Now, the truths are known to us or not. While the rights are mastered by us or not.

(Note that social progress since, say, the Enlightenment has consisted in the increasing mastery of the rights that, we increasingly recognized, we already had.)

One big issue is whether all grounding of actions depends on rights. Are some "abilities" not grounded in "skills"? This is where moral and practical "rightness" intersect. There are right and wrong ways to do things, but there is no simple way to distinguish the social license we have for action from physical ability we have to do it.

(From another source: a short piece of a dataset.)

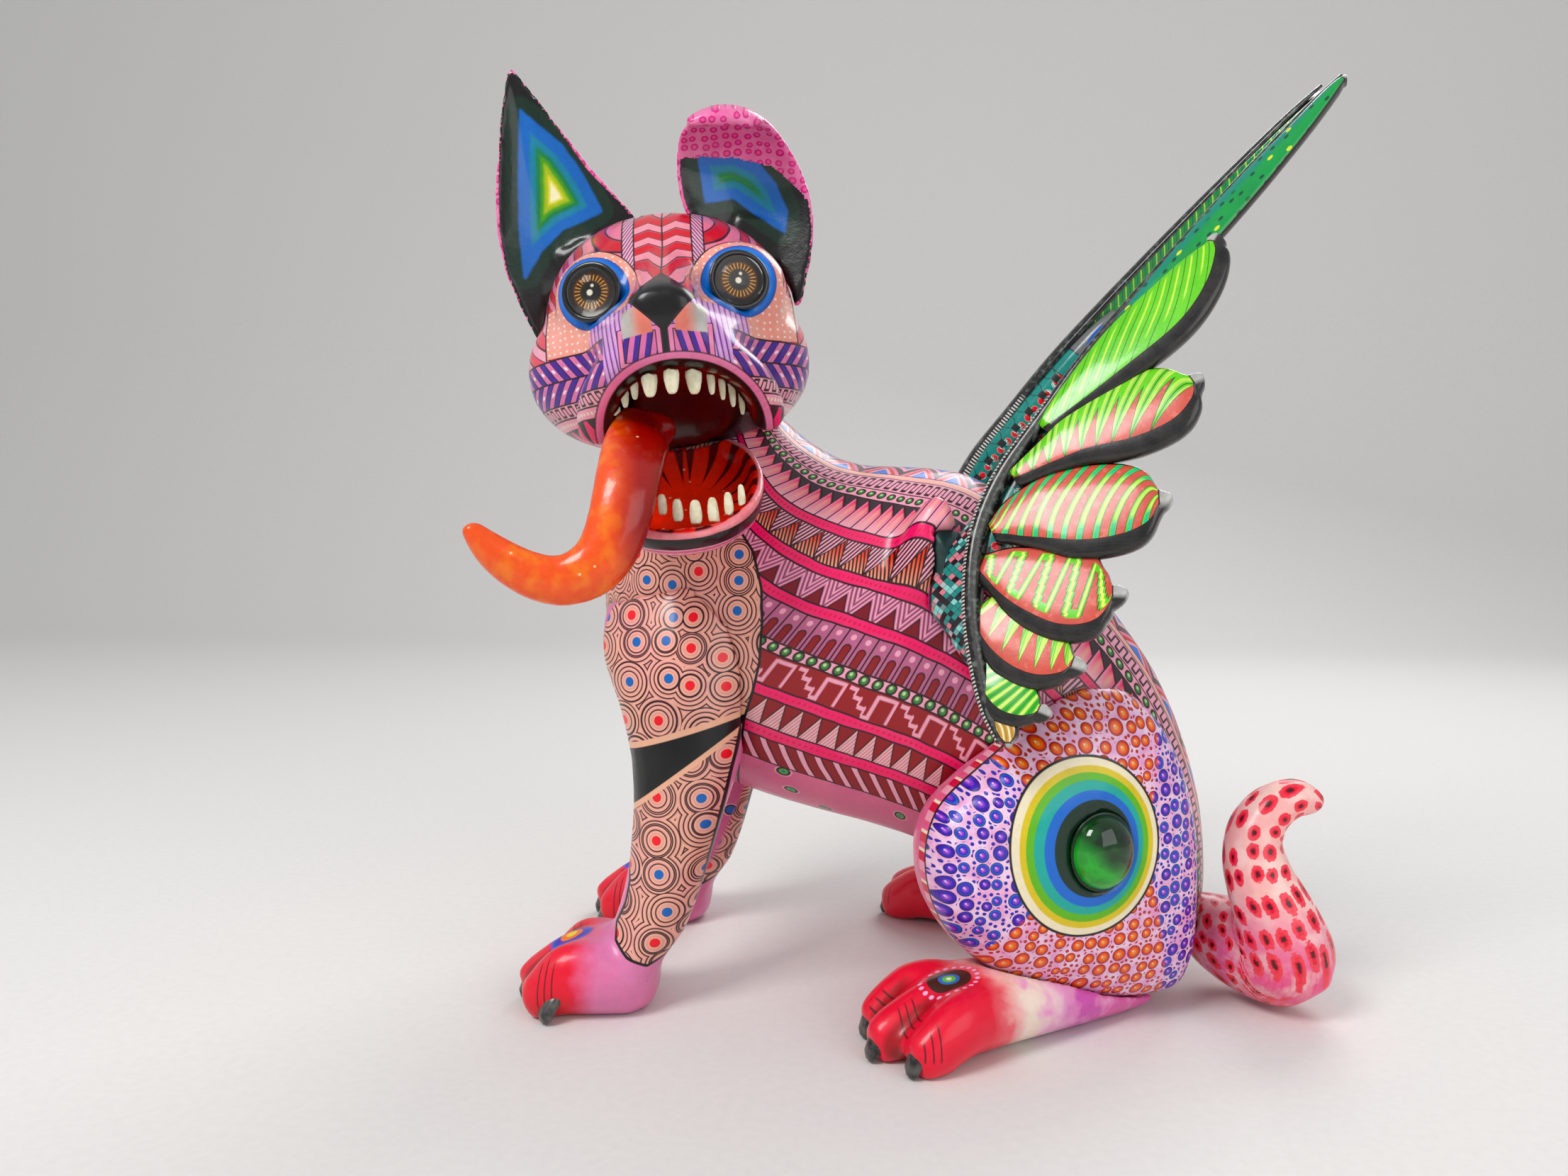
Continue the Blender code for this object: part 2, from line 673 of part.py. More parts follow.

We have a "right" to do something, or not. We are able to do it or not.

"You're doing it wrong!"
"What you did was wrong!"

Both of these expressions depend on the experience of an action having "rightness". When we propose "inalienable human rights" or suchlike, are we not just saying that, just as our experience gives us access to truths, it affords us rights?

Error

(I'm not claiming that these platitudes are profound. I'm just noting them down.)

When science errs
it errs against wisdom.
When politics errs,
it errs against love.

Without a viable process
of correction, we'll have
a witless academy and
a loveless polity.

Saturday, January 12, 2013

Love and Wisdom

Philosophy is the love of wisdom,
poetry the wisdom of love.

Wisdom is to know what knowledge is.
Love is to master who power becomes.

Knowledge of knowledge, power of power.
Self-knowledge. Self-mastery.
Wisdom. Love.

Philosophy is an inquiry into knowledge
for the love of wisdom.
Poetry is the governance of power
in the wisdom of love.

Of course, in the world,
there will be knowledge without self-knowledge,
and throughout history,
there will be power without self-mastery.

But there will always also be philosophers
and poets, not to mention wisdom and love.

There will be sages and lovers, too.